Symbol of St Matthew

Matthew

This gospel is the first in the New Testament, but it was probably the second to be written. Scholars recognize that it borrows material from Mark, and from a sayings source containing sayings of Jesus and known as Q (for Quelle, German for source). The author shows an understanding of Jewish culture and religion not found in the other gospels. It was probably written about 60 to 70 AD, possibly for a largely Jewish audience.


Matthew 21:33-46

The Sanhedrin members who first heard this parable would recall Isaiah 5:1-7, where God tells what will happen to his unfruitful “vineyard”, “the house of Israel, and the people of Judah”. In vv. 33-39, Jesus tells the parable: the landowner plants the vineyard, leases it out, and leaves. At harvest time, he sends successive sets of slaves “to collect his produce”; all are mistreated. When he sends his son, he is killed. If a landowner died without an heir, the land passed to the first claimant, so by killing the son (presumably the only one), the tenants become landowners. Jesus’ hearers answer his question: the first tenants will suffer “a miserable death” (v. 41) and other tenants will be found who will deliver.
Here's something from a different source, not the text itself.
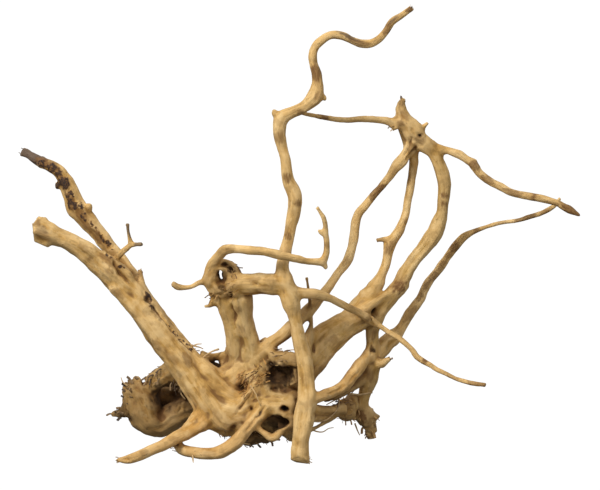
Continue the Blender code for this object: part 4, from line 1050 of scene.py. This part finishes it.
def hollowness(points, out, ends, rounds):
    """How deep each vertex lies below its surroundings, in millimetres."""
    return np.einsum("ij,ij->i", softened(points, ends, rounds) - points, out)


def keep_grain(mesh, points):
    """Stores the two nearest limbs' grain at each face's corners, and how much of the second shows.

    A face keeps to one pair of limbs, so no face runs from one limb's axes to another's.
    """
    corners = np.empty(len(mesh.loops), np.int64)
    mesh.loops.foreach_get("vertex_index", corners)
    face_of = np.repeat(np.arange(len(mesh.polygons)), [len(face.vertices) for face in mesh.polygons])
    middles = np.empty(3 * len(mesh.polygons))
    mesh.polygons.foreach_get("center", middles)
    which, _ = two_nearest(middles.reshape(-1, 3) / MM)
    first, second = which[0][face_of], which[1][face_of]
    corner_points = points[corners]
    own_gap = np.empty((2, len(corners)))
    for row, owners in enumerate((first, second)):
        for number in np.unique(owners):
            here = np.flatnonzero(owners == number)
            own_gap[row, here] = gaps(corner_points[here], limbs[number])[0]
        grain = own_axes(corner_points, owners) + owners[:, None] * GRAIN_OFFSET
        keep(mesh, "grain_first" if row == 0 else "grain_second", grain, "CORNER")
    nearer = np.clip((own_gap[1] - own_gap[0]) / BLEND, -1, 1)
    keep(mesh, "second_share", 0.5 - 0.5 * np.sign(nearer) * smooth_step(np.abs(nearer)), "CORNER")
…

Here, the landowner stands for God, the first tenants for Israel’s leaders, and the time the landowner is away for their period of stewardship of God’s chosen people. So the second tenants are replacements for Israel, probably those who follow Christ. Is Jesus “the son” (v. 38, Aramaic: ben) and the “stone” (v. 42, ‘eben)? Then v. 43: to oppose God will be disastrous; his patience will be exhausted. The leaders of Israel recognize his reference to Isaiah; were it not that Jesus was widely accepted as God’s “prophet” (v. 46), they would have arrested him.